Sam Janesch, Baltimore Sun on

Published in News & Features

BALTIMORE — New Maryland laws aimed at limiting book bans, expanding affordable housing opportunities and preventing burdensome local rules on where cannabis dispensaries can open became official Thursday with Gov. Wes Moore’s signature.

Going into effect immediately was the Freedom to Read Act — a response to a rise in challenges to books in schools and public libraries, including dozens in Carroll County schools, that primarily tell the stories of LGBTQ+ youth or that deal with race. The law sets standards for content in libraries for the first time and makes Maryland one of the few states to enact such legislation for a trend seen nationwide.

“This is huge,” Del. Dana Jones, an Anne Arundel County Democrat who sponsored the bill, said in an interview Thursday. “As a lifelong reader and lover of libraries, I know it was important to me to see myself reflected in literature as a little girl growing up in Maryland. But the sigh of relief as a mother, that I know that anyone can go to a library and see themselves reflected in literature, is honestly an overwhelming feeling of pride to be a Marylander today.”

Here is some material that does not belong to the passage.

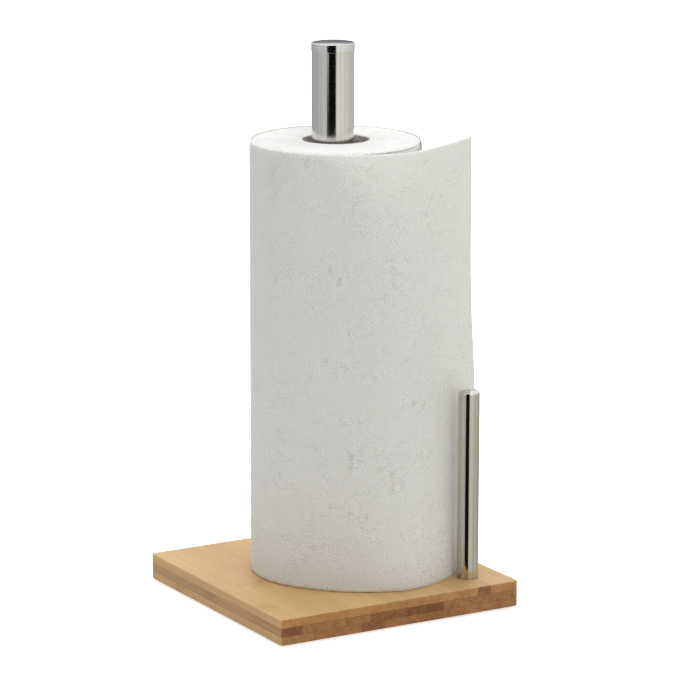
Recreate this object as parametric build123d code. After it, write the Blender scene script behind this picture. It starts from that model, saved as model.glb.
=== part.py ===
from build123d import *
import math
import os

# Free-standing paper towel holder: a square three-ply bamboo base, a tall steel tube that the roll
# drops over, a short steel post that the paper is torn against, and a paper roll with a loose end.
# Millimetres, +Z up. The origin is on the table, under the middle of the base and of the tall tube.
# +X runs from the tall tube towards the short post's side, and -Y is the front.

# base
base_side = 165.0
ply_thickness = 5.3
ply_count = 3
base_corner_radius = 2.5
base_edge_rounding = 0.6
foot_radius = 6.0
foot_thickness = 1.6
foot_chamfer = 0.4
foot_inset = 11.0

# tall tube, its cap and its fastening
roll_post_radius = 12.7
roll_post_wall = 1.0
roll_post_top = 341.6
roll_cap_collar = 5.0
roll_cap_radius = 12.95
roll_cap_chamfer = 0.5

# short post
tear_post_x = 60.0
tear_post_y = -60.0
tear_post_radius = 6.5
tear_post_wall = 0.8
tear_post_top = 134.1
tear_cap_collar = 2.4
tear_cap_crown = 0.9
tear_cap_rounding = 0.9

# plugs, screws and washers: (thread radius, head radius, head height, washer radius, washer height)
plug_height = 12.0
cap_spigot = 9.0
fit_clearance = 0.05
roll_screw_size = (3.0, 5.5, 3.6, 8.0, 1.2)
tear_screw_size = (2.0, 3.8, 2.8, 5.0, 0.8)
recess_depth = 8.0
recess_clearance = 0.75
thread_engagement = 9.5
washer_play = 0.2
head_rounding_share = 0.4
drive_depth = 1.6
drive_length_share = 1.1
drive_width_share = 0.25

# roll
roll_axis_x = 1.3
roll_axis_y = -1.1
roll_radius = 51.0
roll_height = 265.8
roll_lift_off_base = 0.3
core_bore_radius = 19.7
core_wall = 0.8
wound_edge_rounding = 1.0

# loose sheet: one turn that lies on the roll, then a free end that leaves it at the front
sheet_thickness = 0.5
sheet_gap = 0.3
sheet_drop = 0.6
sheet_turn_start = -410.0
sheet_leaves_roll = -130.0
# the free end in plan: (angle about the roll's axis, distance from it)
sheet_free_end = [
    (-114, 54.0),
    (-100, 58.0),
    (-88, 64.0),
    (-76, 67.5),
    (-60, 69.4),
    (-45, 72.0),
    (-33, 75.4),
    (-23, 80.6),
]
sheet_end_heading = 52.0

base_bottom = foot_thickness
base_top = base_bottom + ply_count * ply_thickness
roll_bottom = base_top + roll_lift_off_base
roll_top = roll_bottom + roll_height


def rod(radius, low, high, x=0.0, y=0.0):
    """A solid round bar along Z."""
    return Pos(x, y, low) * extrude(Circle(radius), high - low)


def tube(outer, inner, low, high, x=0.0, y=0.0):
    """A round tube along Z."""
    return rod(outer, low, high, x, y) - rod(inner, low - 1, high + 1, x, y)


def save(shape, name):
    """Writes one piece to its own file."""
    solids = shape.solids() if hasattr(shape, "solids") else shape
    part = solids[0] if len(solids) == 1 else Compound(children=list(solids))
    part.label = name
    export_step(part, f"parts/{name}.step")


def recess_radius(size):
    """The pocket under the base has to take the washer with room to turn."""
    return size[3] + recess_clearance


def base_ply(index):
    """One ply of the base, with the holes and pockets that the two screws need."""
    low = base_bottom + index * ply_thickness
    outline = RectangleRounded(base_side, base_side, base_corner_radius)
    ply = Pos(0, 0, low) * extrude(outline, ply_thickness)
    if index == 0:
        ply = fillet(ply.faces().sort_by(Axis.Z)[0].outer_wire().edges(), base_edge_rounding)
    if index == ply_count - 1:
        ply = fillet(ply.faces().sort_by(Axis.Z)[-1].outer_wire().edges(), base_edge_rounding)
    for size, x, y in ((roll_screw_size, 0.0, 0.0), (tear_screw_size, tear_post_x, tear_post_y)):
        ply -= rod(size[0] + recess_clearance / 2, base_bottom - 1, base_top + 1, x, y)
        ply -= rod(recess_radius(size), base_bottom - 1, base_bottom + recess_depth, x, y)
    return ply


def foot(side_x, side_y):
    """A round pad stuck under one corner."""
    place = base_side / 2 - foot_inset
    pad = rod(foot_radius, 0.0, foot_thickness, side_x * place, side_y * place)
    return chamfer(pad.faces().sort_by(Axis.Z)[0].edges(), foot_chamfer)


def spigot(tube_inner, collar_foot, x=0.0, y=0.0):
    """The part of a cap that is pressed into its tube."""
    return rod(tube_inner - fit_clearance, collar_foot - cap_spigot, collar_foot, x, y)


def roll_cap():
    """The tall tube's cap: a collar with a chamfered top edge."""
    collar_foot = roll_post_top - roll_cap_collar
    collar = rod(roll_cap_radius, collar_foot, roll_post_top)
    collar = chamfer(collar.faces().sort_by(Axis.Z)[-1].edges(), roll_cap_chamfer)
    return collar + spigot(roll_post_radius - roll_post_wall, collar_foot)


def tear_cap():
    """The short post's cap: a button with a slightly domed crown and a rounded rim."""
    collar_foot = tear_post_top - tear_cap_collar
    dome_radius = (tear_post_radius**2 + tear_cap_crown**2) / (2 * tear_cap_crown)
    button = rod(tear_post_radius, collar_foot, tear_post_top, tear_post_x, tear_post_y)
    button &= Pos(tear_post_x, tear_post_y, tear_post_top - dome_radius) * Sphere(dome_radius)
    rim_height = tear_post_top - tear_cap_crown
    rim = button.edges().filter_by(GeomType.CIRCLE).filter_by(lambda e: abs(e.center().Z - rim_height) < 0.01)
    button = fillet(rim, tear_cap_rounding)
    return button + spigot(tear_post_radius - tear_post_wall, collar_foot, tear_post_x, tear_post_y)


def threaded_plug(outer, size, x=0.0, y=0.0):
    """The plug in a tube's foot that its screw pulls down."""
    return tube(outer, size[0] + fit_clearance, base_top, base_top + plug_height, x, y)


def washer(size, x=0.0, y=0.0):
    """The washer against the top of its pocket."""
    top = base_bottom + recess_depth
    return tube(size[3], size[0] + washer_play, top - size[4], top, x, y)


def screw(size, x=0.0, y=0.0):
    """A pan-head screw from below, with a cross recess in its head."""
    thread_radius, head_radius, head_height, washer_radius, washer_height = size
    head_top = base_bottom + recess_depth - washer_height
    head_low = head_top - head_height
    head = rod(head_radius, head_low, head_top, x, y)
    head = fillet(head.faces().sort_by(Axis.Z)[0].edges(), head_height * head_rounding_share)
    body = head + rod(thread_radius, head_top, base_top + thread_engagement, x, y)
    slot_length = head_radius * drive_length_share
    slot_width = head_radius * drive_width_share
    for length, width in ((slot_length, slot_width), (slot_width, slot_length)):
        body -= Pos(x, y, head_low + drive_depth / 2) * Box(length, width, drive_depth)
    return body


def roll_core():
    """The cardboard tube that the paper is wound on."""
    outer = core_bore_radius + core_wall
    return tube(outer, core_bore_radius, roll_bottom, roll_top, roll_axis_x, roll_axis_y)


def wound_paper():
    """The wound paper as one solid, with slightly rounded outer edges."""
    inner = core_bore_radius + core_wall + fit_clearance
    paper = tube(roll_radius, inner, roll_bottom, roll_top, roll_axis_x, roll_axis_y)
    rims = paper.edges().filter_by(GeomType.CIRCLE).filter_by(lambda e: abs(e.radius - roll_radius) < 0.01)
    return fillet(rims, wound_edge_rounding)


def sheet_point(angle, radius):
    """A point of the loose sheet, from its angle and distance about the roll's axis."""
    turn = math.radians(angle)
    return (roll_axis_x + radius * math.cos(turn), roll_axis_y + radius * math.sin(turn))


def sheet_outline(offset):
    """One face of the loose sheet in plan: most of a turn on the roll, then its free end."""
    radius = roll_radius + sheet_gap + sheet_thickness / 2 + offset
    middle = (sheet_turn_start + sheet_leaves_roll) / 2
    start, half, leave = [sheet_point(a, radius) for a in (sheet_turn_start, middle, sheet_leaves_roll)]
    turn = ThreePointArc(start, half, leave)
    free = [sheet_point(angle, distance + offset) for angle, distance in sheet_free_end]
    heading = math.radians(sheet_end_heading)
    end = Spline(leave, *free, tangents=(turn % 1, (math.cos(heading), math.sin(heading))))
    return [turn, end]


def loose_sheet():
    """The outer turn of paper and the free end that hangs between the roll and the short post."""
    inner = sheet_outline(-sheet_thickness / 2)
    outer = sheet_outline(sheet_thickness / 2)
    ends = [Line(inner[0] @ 0, outer[0] @ 0), Line(inner[1] @ 1, outer[1] @ 1)]
    face = make_face(Wire(inner + outer + ends))
    return Pos(0, 0, roll_bottom) * extrude(face, roll_height - sheet_drop)


def main():
    os.makedirs("parts", exist_ok=True)
    for index, name in enumerate(("base_bottom_ply", "base_core_ply", "base_top_ply")):
        save(base_ply(index), name)
    for name, side_x, side_y in (
        ("foot_pad_front_left", -1, -1),
        ("foot_pad_front_right", 1, -1),
        ("foot_pad_back_left", -1, 1),
        ("foot_pad_back_right", 1, 1),
    ):
        save(foot(side_x, side_y), name)

    roll_inner = roll_post_radius - roll_post_wall
    save(tube(roll_post_radius, roll_inner, base_top, roll_post_top - roll_cap_collar), "roll_post_tube")
    save(roll_cap(), "roll_post_cap")
    save(threaded_plug(roll_inner - fit_clearance, roll_screw_size), "roll_post_plug")
    save(washer(roll_screw_size), "roll_post_washer")
    save(screw(roll_screw_size), "roll_post_screw")

    tear_inner = tear_post_radius - tear_post_wall
    place = (tear_post_x, tear_post_y)
    tear_tube_top = tear_post_top - tear_cap_collar
    save(tube(tear_post_radius, tear_inner, base_top, tear_tube_top, *place), "tear_post_tube")
    save(tear_cap(), "tear_post_cap")
    save(threaded_plug(tear_inner - fit_clearance, tear_screw_size, *place), "tear_post_plug")
    save(washer(tear_screw_size, *place), "tear_post_washer")
    save(screw(tear_screw_size, *place), "tear_post_screw")

    save(roll_core(), "roll_core")
    save(wound_paper(), "wound_paper")
    save(loose_sheet(), "loose_sheet")


main()
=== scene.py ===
import math

import bmesh
import bpy
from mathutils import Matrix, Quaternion, Vector, noise


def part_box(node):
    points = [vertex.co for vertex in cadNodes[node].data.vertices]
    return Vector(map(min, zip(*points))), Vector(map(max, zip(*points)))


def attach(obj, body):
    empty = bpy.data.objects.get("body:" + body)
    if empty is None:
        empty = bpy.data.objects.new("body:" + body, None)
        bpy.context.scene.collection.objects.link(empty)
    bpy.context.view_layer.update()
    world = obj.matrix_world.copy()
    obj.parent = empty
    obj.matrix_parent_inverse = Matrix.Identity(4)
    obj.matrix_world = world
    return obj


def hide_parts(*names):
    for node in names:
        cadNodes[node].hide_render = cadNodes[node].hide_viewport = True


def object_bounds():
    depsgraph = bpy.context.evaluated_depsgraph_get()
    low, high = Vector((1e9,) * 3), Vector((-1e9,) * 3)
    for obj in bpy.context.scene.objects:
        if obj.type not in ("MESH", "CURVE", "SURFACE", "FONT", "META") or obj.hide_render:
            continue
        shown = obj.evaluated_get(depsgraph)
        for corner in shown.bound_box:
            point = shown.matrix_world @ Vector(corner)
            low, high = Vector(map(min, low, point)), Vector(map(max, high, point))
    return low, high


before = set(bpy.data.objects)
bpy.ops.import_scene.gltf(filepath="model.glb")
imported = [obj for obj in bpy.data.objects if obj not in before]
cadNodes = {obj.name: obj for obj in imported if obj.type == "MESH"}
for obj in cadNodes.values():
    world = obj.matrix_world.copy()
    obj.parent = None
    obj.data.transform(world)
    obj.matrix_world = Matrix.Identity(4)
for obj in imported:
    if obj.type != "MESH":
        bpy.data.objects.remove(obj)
cadLow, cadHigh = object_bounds()
scene = bpy.context.scene
millimetre = 0.001
print("frame loaded:", len(cadNodes), "nodes")


viewpoint = {
    "azimuth": math.radians(-30.24),
    "distance": 2.1281,
    "height": 0.6343,
    "aimAside": 0.00475,
    "aimHeight": 0.1597,
    "lens": 190.43,
    "tilt": math.radians(0.095),
}
towardsCamera = Vector((math.sin(viewpoint["azimuth"]), -math.cos(viewpoint["azimuth"]), 0))
cameraRight = Vector((math.cos(viewpoint["azimuth"]), math.sin(viewpoint["azimuth"]), 0))


def makeCamera():
    data = bpy.data.cameras.new("camera")
    data.sensor_width = 36
    data.lens = viewpoint["lens"]
    data.clip_end = 50
    camera = bpy.data.objects.new("camera", data)
    scene.collection.objects.link(camera)
    camera.location = towardsCamera * viewpoint["distance"] + Vector((0, 0, viewpoint["height"]))
    aim = cameraRight * viewpoint["aimAside"] + Vector((0, 0, viewpoint["aimHeight"]))
    looking = (aim - camera.location).to_track_quat("-Z", "Y")
    camera.rotation_euler = (looking @ Quaternion((0, 0, 1), viewpoint["tilt"])).to_euler()
    scene.camera = camera


def addNode(tree, kind, sockets=None, **settings):
    node = tree.nodes.new(kind)
    for key, value in settings.items():
        setattr(node, key, value)
    for key, value in (sockets or {}).items():
        if isinstance(value, bpy.types.NodeSocket):
            tree.links.new(value, node.inputs[key])
        else:
            node.inputs[key].default_value = value
    return node


def calc(tree, operation, a, b=0.0, c=0.0):
    return addNode(tree, "ShaderNodeMath", {0: a, 1: b, 2: c}, operation=operation).outputs[0]


def mapRange(tree, value, fromLow, fromHigh, toLow=0.0, toHigh=1.0):
    sockets = {0: value, 1: fromLow, 2: fromHigh, 3: toLow, 4: toHigh}
    return addNode(tree, "ShaderNodeMapRange", sockets).outputs[0]


def softNoise(tree, place, scale, detail=2):
    sockets = {"Vector": place, "Scale": scale, "Detail": detail}
    return addNode(tree, "ShaderNodeTexNoise", sockets).outputs[0]


def aboutZero(tree, value):
    # noise runs from 0 to 1, so this moves it to lie about nought
    return calc(tree, "SUBTRACT", value, 0.5)


def splitAxes(tree, vector):
    return addNode(tree, "ShaderNodeSeparateXYZ", {0: vector}).outputs


def dotProduct(tree, a, b):
    return addNode(tree, "ShaderNodeVectorMath", {0: a, 1: b}, operation="DOT_PRODUCT").outputs["Value"]


def ramp(tree, factor, stops, interpolation="LINEAR"):
    node = addNode(tree, "ShaderNodeValToRGB", {0: factor})
    band = node.color_ramp
    band.interpolation = interpolation
    while len(band.elements) < len(stops):
        band.elements.new(0.5)
    for element, (place, colour) in zip(band.elements, stops):
        element.position = place
        element.color = (*colour, 1) if hasattr(colour, "__len__") else (colour, colour, colour, 1)
    return node.outputs[0]


def mixColour(tree, factor, a, b, blendType="MIX"):
    sockets = {0: factor, 6: a, 7: b}
    return addNode(tree, "ShaderNodeMix", sockets, data_type="RGBA", blend_type=blendType).outputs[2]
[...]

The law prohibits school and public libraries from excluding material solely because of the author’s origin, background or views, or for partisan, ideological or religious reasons.

Proponents have acknowledged some books could still be successfully challenged, including those removed for containing sexual content. That’s been the stated reason for book removals in Carroll County, where the board of education has also enacted a policy against “sexually explicit” content, which it defines as “unambiguously describing, depicting, showing, or writing about sex or sex acts in a detailed or graphic manner.”

The law also requires each school library system to have a uniform process for challenging material, for the material to remain available during the review and for that process to have a “reasonable timeline.” Those provisions angered Republican opponents who said during legislative debates that challenged material should be removed and a set timeline should be enacted to ensure a speedy review.

 

Ultimately passed mostly along party lines, the legislation was a top priority for Democratic House Speaker Adrienne A. Jones and part of her 2024 “decency agenda” that was signed into law in its entirety Thursday.

Jones, of Baltimore County, said the Freedom to Read law is intended to “ensure that we are exposing students to diverse viewpoints in a thoughtful and respectful way” at a time when “anger and hate” have resurfaced in political discourse.

“We’ve seen a rise of hate-based incidents in our classroom as curriculum debates and cultural wars have begun to overwhelm the school systems,” Jones said.

Other pieces of that agenda included new laws intended to limit election misinformation and disinformation, establish an anti-bias training program for school employees and fix what proponents said was a loophole in worker protection laws.